In one episode (“Flight Path”) of the great 1970’s science fiction television series UFO, a young, beautiful woman is threatened by a bad guy (under alien control) who is trying to jimmy her apartment door and shoot her. After brief indecision she remembers the double-barreled shotgun in the closet and blasts the intruder through the door just as he gains entry. He falls to the floor dropping his pistol which slides away, but then starts painfully dragging himself toward it to finish the job. How does she respond? Does she:
A. walk into the next room, light a cigarette, and escape through the window
B. pick the pistol up, put it on top of the refrigerator, light a cigarette and threaten the maniac with the other barrel of the shotgun, or
C. kick the gun away, put the sofa on him and sit in it, light a cigarette (they smoked a lot of cigarettes in this show), call the police and pull out a good book?
The answer – none of the above. She cowers in a corner of the room within range of the gun – without even lighting a cigarette – and waits, trembling and devoid of hope, for him to finish what he started. Ah…how times have changed. Nowadays the intruder would be a 250 pound troglodyte who would unceremoniously bash in the door only to get his derriere kicked by a 100 pound hellcat in a black leather jumpsuit.
It helps, if one wishes to understand what the heck is going on in these vintage shows, to be able to travel back in time and immerse oneself in the social mores and attitudes of that period. Not an easy thing to do. In this case, we must understand that first – attractive women were essentially porcelain angels. Showing a bit of grit was fine, and even a little sexy, as our protagonist did when she shot him in the first place, but taking it to the next level by threatening, or heaven forbid, shooting her attacker with the other barrel (option B) would have been crass, unseemly, and completely out of the question for any self-respecting woman. Better to die. Solving a problem through violence or the threat of violence, was the purview of the man. Second – the idea that any man (protector) would try to kill a woman (protected) was so ghastly that it literally paralyzed her. The sheer evil of it pinned her to the wall.

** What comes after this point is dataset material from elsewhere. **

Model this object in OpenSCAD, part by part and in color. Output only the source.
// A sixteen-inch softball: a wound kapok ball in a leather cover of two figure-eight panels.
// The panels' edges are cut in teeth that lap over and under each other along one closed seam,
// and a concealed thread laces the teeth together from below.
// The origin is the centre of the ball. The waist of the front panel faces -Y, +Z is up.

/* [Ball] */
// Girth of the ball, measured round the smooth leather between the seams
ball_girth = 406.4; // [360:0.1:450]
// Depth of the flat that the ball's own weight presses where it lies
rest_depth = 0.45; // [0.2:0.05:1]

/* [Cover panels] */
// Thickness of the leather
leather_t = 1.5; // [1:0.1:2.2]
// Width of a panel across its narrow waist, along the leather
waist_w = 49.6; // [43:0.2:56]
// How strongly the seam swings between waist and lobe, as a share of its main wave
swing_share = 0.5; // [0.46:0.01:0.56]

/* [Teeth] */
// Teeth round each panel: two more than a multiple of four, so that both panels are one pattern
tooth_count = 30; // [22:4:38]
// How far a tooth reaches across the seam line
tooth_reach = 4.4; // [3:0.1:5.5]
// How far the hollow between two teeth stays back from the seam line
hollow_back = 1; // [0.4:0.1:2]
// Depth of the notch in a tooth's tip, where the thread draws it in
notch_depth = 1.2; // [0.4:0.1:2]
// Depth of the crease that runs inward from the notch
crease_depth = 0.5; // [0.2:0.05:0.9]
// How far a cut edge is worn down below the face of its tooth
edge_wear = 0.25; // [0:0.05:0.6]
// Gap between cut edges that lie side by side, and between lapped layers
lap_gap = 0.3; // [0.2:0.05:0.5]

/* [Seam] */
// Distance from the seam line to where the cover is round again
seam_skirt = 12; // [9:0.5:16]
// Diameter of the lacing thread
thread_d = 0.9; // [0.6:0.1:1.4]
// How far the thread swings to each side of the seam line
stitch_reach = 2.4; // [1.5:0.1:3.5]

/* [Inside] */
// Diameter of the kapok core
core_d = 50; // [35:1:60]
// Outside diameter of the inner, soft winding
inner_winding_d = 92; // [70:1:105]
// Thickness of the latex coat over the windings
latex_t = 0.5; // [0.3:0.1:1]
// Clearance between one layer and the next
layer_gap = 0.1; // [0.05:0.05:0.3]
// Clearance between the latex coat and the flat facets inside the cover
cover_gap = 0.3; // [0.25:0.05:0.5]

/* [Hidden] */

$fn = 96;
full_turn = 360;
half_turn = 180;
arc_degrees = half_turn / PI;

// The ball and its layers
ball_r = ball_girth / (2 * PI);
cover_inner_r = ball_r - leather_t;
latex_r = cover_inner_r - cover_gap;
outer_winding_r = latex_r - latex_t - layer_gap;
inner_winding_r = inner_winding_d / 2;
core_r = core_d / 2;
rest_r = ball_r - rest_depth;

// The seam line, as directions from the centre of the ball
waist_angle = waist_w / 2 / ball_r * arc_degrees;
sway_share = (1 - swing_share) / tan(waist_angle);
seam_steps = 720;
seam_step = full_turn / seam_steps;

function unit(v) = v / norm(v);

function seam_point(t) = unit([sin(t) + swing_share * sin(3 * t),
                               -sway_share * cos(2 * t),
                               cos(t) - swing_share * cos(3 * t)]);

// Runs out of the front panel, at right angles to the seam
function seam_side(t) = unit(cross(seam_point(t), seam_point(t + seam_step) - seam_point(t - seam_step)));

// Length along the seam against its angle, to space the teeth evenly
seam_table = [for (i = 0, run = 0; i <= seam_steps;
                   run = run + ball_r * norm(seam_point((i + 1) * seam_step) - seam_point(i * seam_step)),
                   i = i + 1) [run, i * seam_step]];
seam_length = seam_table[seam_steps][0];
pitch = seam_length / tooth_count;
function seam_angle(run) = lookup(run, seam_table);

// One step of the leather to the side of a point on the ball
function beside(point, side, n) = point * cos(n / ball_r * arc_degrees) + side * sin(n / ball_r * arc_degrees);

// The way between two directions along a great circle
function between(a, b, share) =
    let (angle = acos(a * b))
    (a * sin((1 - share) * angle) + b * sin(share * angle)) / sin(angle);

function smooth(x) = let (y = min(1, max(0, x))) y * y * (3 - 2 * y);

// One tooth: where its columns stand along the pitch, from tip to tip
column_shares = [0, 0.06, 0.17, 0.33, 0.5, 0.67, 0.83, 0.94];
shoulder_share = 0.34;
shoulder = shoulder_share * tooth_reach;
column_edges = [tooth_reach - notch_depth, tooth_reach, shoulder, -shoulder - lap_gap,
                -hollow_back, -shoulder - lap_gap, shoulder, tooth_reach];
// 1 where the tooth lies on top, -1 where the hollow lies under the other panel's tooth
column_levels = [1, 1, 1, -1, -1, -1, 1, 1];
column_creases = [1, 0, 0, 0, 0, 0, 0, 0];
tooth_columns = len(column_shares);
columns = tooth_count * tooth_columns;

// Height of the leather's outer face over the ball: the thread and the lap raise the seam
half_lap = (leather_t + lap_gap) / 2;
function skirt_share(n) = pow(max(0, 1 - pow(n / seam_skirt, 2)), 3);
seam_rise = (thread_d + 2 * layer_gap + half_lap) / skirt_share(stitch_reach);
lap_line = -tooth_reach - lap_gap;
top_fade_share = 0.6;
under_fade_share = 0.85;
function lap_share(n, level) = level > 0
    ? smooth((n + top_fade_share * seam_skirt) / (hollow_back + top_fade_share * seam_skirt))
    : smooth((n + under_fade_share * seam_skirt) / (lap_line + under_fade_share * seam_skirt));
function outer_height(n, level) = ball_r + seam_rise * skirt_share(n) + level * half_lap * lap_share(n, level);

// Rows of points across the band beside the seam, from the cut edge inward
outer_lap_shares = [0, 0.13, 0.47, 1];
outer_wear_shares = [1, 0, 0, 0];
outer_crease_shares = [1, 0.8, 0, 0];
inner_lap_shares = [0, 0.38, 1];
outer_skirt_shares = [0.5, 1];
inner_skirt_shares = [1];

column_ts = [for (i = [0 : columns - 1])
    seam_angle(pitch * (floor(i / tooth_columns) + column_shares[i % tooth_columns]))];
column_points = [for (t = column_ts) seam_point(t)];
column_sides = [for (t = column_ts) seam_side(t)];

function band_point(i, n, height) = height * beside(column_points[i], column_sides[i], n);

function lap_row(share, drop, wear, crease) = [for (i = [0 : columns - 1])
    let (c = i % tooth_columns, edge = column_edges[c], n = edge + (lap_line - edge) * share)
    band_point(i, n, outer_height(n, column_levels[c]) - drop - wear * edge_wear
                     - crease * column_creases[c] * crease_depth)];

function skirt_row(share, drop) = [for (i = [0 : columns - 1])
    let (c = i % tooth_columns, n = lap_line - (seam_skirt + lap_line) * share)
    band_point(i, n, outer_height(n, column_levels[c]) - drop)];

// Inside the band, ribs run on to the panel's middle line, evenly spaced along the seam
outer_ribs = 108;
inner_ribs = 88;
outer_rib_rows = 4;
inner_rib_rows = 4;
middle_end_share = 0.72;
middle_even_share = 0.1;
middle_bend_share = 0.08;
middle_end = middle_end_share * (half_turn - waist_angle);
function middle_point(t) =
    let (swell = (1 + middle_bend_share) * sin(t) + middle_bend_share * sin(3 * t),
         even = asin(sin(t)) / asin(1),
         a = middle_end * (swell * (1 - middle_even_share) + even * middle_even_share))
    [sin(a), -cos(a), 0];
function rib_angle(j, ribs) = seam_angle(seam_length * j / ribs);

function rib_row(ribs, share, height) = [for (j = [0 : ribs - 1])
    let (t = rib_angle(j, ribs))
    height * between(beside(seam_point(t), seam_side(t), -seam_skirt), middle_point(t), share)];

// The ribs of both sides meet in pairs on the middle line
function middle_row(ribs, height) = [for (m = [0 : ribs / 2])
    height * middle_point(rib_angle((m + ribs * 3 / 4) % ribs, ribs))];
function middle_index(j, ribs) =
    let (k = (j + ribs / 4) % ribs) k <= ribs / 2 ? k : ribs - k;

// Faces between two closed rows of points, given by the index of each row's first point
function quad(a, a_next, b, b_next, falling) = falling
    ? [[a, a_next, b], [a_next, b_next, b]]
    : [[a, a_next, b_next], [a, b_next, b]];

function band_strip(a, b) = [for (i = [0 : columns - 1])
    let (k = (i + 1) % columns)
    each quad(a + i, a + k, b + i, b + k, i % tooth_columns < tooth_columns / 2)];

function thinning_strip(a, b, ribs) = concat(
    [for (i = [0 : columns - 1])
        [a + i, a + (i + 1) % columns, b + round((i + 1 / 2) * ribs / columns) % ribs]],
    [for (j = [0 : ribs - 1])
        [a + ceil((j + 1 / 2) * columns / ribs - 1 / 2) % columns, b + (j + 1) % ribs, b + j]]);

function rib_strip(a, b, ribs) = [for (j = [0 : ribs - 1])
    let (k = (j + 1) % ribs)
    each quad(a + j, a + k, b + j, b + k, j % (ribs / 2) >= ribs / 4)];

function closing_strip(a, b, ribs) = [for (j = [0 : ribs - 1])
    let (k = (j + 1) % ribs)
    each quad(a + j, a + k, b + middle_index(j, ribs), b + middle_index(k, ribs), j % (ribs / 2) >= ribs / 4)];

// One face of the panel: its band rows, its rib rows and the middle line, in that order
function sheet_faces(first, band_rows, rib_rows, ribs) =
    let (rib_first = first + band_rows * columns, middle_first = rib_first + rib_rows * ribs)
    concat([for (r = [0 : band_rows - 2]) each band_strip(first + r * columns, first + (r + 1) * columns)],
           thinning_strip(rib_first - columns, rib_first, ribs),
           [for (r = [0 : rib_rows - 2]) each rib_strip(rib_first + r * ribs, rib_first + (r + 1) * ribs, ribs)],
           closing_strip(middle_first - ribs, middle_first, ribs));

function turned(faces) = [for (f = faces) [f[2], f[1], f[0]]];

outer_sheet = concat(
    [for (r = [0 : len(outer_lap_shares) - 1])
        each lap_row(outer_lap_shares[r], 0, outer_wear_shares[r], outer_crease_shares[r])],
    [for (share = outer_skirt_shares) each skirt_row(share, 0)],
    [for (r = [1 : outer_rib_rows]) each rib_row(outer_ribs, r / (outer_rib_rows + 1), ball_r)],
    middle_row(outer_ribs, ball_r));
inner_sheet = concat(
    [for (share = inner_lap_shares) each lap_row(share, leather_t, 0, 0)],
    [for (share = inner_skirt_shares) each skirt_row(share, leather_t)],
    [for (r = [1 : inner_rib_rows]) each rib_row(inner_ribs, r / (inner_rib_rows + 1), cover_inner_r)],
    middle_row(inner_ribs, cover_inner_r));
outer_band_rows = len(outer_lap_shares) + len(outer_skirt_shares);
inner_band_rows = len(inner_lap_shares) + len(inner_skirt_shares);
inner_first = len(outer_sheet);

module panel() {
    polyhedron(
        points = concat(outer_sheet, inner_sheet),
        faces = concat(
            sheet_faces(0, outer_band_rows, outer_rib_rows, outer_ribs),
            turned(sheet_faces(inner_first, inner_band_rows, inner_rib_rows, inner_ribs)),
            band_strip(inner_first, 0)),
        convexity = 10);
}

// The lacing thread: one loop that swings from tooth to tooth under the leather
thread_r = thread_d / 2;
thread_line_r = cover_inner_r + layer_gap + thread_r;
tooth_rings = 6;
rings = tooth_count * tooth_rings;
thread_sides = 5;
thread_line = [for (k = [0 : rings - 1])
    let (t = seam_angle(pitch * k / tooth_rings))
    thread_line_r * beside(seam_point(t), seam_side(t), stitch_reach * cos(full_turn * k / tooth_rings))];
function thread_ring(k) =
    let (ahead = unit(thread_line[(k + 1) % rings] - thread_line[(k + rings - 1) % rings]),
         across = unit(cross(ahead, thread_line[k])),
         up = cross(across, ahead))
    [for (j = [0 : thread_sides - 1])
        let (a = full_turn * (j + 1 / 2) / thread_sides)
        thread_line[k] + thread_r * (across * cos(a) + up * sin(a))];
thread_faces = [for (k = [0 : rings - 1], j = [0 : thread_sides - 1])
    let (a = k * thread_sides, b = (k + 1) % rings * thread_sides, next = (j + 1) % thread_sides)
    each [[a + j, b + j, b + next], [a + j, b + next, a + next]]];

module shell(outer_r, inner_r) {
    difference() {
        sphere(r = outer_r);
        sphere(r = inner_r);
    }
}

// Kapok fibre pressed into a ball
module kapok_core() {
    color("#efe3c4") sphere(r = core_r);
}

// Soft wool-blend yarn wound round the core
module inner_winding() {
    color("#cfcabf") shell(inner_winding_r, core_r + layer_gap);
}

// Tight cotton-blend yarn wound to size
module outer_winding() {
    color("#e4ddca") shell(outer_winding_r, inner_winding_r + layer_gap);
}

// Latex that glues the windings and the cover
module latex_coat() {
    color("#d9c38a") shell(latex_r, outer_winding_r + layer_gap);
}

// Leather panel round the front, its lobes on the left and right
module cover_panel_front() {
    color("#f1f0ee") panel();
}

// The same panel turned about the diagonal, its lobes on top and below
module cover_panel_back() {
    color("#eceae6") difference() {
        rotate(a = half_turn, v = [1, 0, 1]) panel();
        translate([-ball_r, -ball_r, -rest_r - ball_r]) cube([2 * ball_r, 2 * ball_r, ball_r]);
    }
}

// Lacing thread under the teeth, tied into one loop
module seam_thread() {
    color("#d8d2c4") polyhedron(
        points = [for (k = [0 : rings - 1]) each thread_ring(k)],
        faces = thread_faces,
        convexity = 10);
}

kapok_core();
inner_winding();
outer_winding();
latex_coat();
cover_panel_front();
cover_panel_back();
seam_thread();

Nowadays we take violence of all types and degrees for granted, but back then, with World War II still fresh in the social memory and fought over and over in movies and on TV, violence was relegated to certain closely prescribed circumstances. (The shock value of this type of homicide, however, did add immeasurably to the intensity of the show.) Third – option A or C would have introduced shades of gray to a black and white situation that would have caused considerable discomfort to the viewers. He was bad, she was good. He was powerful, even in his last moments, she was helpless. If this black and white situation wasn’t actually black and white, what other situations and attitudes might be suspect? It would have been too much to contemplate.
Times change, and most of that change is inevitable. Of course change brings destruction and dissolution – of attitudes, organizations, systems, physical entities, etc. – but no one would want to live in a world where nothing ever changes. Imagine living where you live how you live, surrounded by what you’re surrounded by, doing what you do in the way you do it with everything exactly the same… forever. If old stuff wasn’t destroyed, there would be no room, mental, physical, or metaphysical, for new stuff. There would be no creation of any kind.

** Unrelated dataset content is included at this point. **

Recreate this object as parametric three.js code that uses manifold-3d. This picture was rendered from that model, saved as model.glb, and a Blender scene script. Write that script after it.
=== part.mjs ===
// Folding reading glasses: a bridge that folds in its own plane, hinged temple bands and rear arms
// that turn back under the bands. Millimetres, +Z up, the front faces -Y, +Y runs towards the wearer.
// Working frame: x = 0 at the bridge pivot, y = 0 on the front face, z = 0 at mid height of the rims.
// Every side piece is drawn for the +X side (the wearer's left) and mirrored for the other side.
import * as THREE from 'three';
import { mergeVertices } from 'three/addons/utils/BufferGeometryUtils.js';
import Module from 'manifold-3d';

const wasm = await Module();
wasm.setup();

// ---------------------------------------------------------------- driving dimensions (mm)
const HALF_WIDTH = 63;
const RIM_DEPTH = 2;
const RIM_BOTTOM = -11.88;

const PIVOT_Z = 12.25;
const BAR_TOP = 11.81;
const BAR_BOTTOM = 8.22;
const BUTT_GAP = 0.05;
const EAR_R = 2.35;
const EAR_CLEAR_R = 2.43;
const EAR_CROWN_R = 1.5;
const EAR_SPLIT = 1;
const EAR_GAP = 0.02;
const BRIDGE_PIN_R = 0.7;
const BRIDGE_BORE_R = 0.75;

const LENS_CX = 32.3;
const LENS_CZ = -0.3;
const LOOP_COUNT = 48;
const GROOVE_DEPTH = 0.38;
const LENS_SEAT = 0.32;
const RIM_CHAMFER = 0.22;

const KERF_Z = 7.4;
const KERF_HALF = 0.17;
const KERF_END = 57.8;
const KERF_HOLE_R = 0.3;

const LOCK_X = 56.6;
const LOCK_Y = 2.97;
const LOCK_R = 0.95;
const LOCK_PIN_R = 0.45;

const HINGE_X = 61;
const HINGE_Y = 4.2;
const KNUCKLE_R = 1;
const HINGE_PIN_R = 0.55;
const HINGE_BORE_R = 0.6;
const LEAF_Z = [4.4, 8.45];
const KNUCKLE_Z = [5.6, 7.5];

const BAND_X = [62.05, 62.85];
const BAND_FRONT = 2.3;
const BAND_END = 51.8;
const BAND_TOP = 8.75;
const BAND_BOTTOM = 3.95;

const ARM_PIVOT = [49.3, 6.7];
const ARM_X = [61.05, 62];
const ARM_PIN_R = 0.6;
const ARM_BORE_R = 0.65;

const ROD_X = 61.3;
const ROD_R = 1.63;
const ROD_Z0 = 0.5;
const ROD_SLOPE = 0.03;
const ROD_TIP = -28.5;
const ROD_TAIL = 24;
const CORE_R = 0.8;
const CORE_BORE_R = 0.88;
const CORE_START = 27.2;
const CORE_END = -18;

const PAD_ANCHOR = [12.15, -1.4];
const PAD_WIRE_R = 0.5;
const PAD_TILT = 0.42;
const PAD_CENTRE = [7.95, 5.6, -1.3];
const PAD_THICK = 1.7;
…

Destruction and creation are the engines of life and existence. Take away the cycle of destruction and creation and you’re left with entropy – an infinite field of stable nothing. To try to prevent change out of a blind fear of the destruction it brings is to lose your chance at creation, as the political organization of ultra-conservatives that has animated the Frankenstein’s monster Tea Party will inexorably discover. But change these days is increasing exponentially, and a nagging question is beginning to surface. How fast is too fast? At what point does the rate of change in technology (smart phone apps), business (universal, omnipresent commercialization), daily routines (non-stop multitasking), private life (hovering drones, gps), etc., threaten our individual and collective psyche? The fact that so much has changed since 1970 that it is difficult to make sense of certain situations in the shows of that period is interesting. Is it alarming? Should we be concerned as a species, or do we possess the ability to just continue to speed up forever? In 1970, Alvin Toffler and his wife (uncredited co-author) warned us against out-of-control change in their best-seller Future Shock. The book spawned a new field, futurology, that attempts to predict and explain the future, but scientific studies and surveys that plumb the depth of our capacity to endure that future are very difficult to find.
Blind, mindless fear of the unavoidable change toward diversity and power-sharing has transformed the far-right into suicide bombers, willing to destroy themselves, their party, and the country in order to “save” America. But not all conservatives have lost their minds over this. A consultant with one of the recent moderate Republican gubernatorial campaigns agreed, during a private conversation, that change is necessary and inevitable, but added that it should be “methodical.” While “methodical” might be a little slow for many Progressives, the suggestion that change also not be helter-skelter is perhaps not completely off in right field. When it comes to attitudes about change, the difference between left and right might just be one of degree. This suggests compromise in our body politic might still be possible, you know – like it used to be in the perfect, golden-age past. Now that would be a change!